(Modeling code records)
================

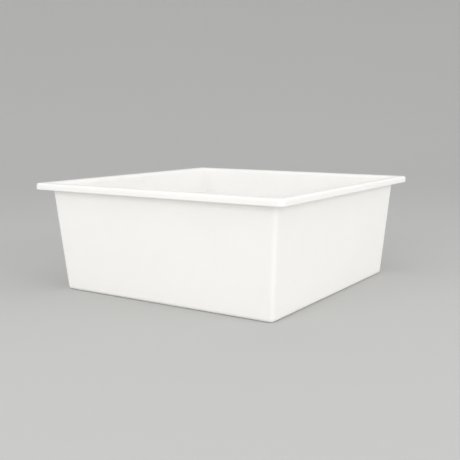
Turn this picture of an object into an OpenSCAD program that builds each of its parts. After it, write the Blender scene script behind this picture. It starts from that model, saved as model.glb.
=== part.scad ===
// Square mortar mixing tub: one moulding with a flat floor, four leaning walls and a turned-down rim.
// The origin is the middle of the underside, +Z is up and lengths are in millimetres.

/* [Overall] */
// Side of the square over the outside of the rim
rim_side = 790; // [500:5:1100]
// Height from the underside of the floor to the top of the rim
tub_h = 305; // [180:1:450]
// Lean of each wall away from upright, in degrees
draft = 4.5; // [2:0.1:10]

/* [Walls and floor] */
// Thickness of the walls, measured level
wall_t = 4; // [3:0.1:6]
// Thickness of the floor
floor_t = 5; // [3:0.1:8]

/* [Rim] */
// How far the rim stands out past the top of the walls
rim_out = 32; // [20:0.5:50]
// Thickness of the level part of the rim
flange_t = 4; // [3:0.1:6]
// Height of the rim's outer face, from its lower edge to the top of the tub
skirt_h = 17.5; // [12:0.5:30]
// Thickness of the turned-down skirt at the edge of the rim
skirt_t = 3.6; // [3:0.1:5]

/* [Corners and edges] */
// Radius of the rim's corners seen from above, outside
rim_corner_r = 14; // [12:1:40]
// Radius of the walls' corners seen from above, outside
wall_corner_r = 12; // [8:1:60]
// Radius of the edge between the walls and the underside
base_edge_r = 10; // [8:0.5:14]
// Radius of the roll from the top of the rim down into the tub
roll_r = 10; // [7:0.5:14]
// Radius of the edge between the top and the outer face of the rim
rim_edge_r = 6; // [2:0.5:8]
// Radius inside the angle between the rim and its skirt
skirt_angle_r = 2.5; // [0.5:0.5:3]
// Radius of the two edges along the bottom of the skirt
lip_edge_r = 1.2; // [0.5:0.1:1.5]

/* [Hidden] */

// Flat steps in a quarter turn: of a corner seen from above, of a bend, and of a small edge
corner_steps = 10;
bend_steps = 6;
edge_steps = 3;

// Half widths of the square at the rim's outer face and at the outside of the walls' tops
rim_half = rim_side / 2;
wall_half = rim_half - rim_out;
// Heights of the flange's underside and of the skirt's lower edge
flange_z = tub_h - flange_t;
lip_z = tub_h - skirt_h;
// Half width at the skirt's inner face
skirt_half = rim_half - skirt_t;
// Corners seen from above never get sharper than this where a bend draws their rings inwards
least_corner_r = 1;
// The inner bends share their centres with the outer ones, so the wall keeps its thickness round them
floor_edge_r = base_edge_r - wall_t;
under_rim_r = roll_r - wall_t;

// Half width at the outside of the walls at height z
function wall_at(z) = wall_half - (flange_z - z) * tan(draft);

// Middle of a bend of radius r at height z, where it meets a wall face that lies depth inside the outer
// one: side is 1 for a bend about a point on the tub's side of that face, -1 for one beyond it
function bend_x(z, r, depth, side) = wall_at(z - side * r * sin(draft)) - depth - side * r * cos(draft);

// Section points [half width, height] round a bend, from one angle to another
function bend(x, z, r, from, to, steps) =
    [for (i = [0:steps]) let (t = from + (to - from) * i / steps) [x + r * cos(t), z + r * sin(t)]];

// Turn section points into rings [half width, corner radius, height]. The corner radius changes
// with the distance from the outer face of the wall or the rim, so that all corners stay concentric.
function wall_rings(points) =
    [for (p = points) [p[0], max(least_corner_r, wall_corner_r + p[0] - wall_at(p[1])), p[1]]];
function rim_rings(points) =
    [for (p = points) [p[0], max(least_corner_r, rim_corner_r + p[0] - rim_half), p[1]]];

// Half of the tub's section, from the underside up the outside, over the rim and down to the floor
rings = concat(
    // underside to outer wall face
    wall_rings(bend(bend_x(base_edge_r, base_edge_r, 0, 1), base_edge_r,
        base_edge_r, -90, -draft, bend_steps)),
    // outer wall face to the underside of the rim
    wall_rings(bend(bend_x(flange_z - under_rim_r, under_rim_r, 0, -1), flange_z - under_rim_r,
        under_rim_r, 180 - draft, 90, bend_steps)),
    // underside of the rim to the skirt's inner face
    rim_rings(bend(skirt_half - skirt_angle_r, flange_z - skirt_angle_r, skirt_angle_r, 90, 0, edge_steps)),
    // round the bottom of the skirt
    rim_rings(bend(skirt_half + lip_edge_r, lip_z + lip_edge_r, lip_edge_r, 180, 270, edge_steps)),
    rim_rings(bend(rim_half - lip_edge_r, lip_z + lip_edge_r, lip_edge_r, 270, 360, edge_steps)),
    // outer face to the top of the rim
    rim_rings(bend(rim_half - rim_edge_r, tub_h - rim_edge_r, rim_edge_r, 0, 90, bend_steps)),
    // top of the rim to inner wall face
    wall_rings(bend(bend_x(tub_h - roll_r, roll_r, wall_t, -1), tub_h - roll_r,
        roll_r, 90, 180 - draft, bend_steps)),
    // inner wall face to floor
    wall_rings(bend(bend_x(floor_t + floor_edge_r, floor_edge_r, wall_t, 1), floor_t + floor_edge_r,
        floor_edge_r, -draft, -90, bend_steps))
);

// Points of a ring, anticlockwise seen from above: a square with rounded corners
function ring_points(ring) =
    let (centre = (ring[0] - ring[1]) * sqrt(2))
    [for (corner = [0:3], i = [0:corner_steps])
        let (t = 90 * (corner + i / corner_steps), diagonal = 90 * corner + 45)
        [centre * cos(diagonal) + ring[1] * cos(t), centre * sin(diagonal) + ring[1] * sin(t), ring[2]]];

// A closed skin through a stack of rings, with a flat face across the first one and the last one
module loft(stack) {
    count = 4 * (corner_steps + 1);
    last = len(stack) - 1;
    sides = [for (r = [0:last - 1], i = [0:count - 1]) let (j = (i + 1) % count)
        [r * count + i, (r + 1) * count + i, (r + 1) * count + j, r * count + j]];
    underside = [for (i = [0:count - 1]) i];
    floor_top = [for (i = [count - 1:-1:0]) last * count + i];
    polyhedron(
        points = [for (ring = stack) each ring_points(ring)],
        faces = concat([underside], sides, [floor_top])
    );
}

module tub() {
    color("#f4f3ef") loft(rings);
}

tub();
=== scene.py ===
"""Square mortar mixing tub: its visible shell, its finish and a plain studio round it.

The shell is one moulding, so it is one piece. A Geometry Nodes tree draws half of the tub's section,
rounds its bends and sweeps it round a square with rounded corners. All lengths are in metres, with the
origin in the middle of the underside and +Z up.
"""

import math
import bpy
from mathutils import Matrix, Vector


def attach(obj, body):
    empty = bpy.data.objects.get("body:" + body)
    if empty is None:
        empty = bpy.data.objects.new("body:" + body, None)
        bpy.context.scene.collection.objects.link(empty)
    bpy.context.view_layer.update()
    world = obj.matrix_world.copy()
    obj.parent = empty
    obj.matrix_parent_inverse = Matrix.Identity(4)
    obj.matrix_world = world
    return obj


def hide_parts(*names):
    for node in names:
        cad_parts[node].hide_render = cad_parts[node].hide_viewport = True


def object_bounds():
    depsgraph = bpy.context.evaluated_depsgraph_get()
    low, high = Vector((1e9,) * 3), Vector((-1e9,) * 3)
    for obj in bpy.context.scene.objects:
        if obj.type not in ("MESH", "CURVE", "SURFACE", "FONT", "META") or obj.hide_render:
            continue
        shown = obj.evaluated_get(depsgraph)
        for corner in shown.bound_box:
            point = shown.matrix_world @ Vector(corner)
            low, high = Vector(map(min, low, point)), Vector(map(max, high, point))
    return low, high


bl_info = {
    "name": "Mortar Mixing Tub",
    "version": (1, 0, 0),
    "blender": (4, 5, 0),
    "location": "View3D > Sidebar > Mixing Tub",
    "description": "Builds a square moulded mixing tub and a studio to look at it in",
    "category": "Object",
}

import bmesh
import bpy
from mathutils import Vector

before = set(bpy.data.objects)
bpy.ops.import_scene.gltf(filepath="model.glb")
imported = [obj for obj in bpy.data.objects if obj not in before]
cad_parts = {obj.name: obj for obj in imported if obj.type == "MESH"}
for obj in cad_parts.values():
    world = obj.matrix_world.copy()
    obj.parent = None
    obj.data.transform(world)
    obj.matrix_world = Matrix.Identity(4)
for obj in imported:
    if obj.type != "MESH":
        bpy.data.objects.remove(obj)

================

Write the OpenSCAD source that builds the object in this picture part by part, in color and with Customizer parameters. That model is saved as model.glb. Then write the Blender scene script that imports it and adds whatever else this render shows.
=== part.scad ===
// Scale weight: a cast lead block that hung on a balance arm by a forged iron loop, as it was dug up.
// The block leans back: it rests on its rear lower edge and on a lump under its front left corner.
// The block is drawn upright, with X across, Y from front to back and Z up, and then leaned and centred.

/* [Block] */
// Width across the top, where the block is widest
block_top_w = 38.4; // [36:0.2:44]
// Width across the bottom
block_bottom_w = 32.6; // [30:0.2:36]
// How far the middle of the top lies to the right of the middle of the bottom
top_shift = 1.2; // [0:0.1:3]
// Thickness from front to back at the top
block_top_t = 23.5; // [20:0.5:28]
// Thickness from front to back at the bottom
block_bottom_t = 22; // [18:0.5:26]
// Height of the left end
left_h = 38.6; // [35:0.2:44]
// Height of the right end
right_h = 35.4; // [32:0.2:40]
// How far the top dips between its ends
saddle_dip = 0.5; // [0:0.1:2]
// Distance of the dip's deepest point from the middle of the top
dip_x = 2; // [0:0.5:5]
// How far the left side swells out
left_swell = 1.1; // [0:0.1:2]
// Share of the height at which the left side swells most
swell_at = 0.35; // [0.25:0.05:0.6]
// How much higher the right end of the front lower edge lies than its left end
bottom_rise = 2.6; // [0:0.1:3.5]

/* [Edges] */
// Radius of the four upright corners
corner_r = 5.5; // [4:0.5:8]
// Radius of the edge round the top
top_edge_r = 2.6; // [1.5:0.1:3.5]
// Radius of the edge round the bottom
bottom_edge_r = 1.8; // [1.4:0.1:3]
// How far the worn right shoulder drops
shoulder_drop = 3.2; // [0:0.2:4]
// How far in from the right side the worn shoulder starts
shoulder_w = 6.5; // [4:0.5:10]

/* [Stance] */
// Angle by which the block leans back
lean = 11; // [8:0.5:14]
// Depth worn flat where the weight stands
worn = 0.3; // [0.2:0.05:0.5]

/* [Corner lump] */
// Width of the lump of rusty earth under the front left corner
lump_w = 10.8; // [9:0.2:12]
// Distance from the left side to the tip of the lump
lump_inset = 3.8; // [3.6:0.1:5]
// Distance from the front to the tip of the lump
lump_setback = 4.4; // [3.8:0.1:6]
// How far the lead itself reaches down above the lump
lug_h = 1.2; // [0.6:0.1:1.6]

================

Extract, word for word, every line beginning with the one that holds "point = shown.matrix_world" and concluding with the one that holds "return low, high". Include both of those lines.

            point = shown.matrix_world @ Vector(corner)
            low, high = Vector(map(min, low, point)), Vector(map(max, high, point))
    return low, high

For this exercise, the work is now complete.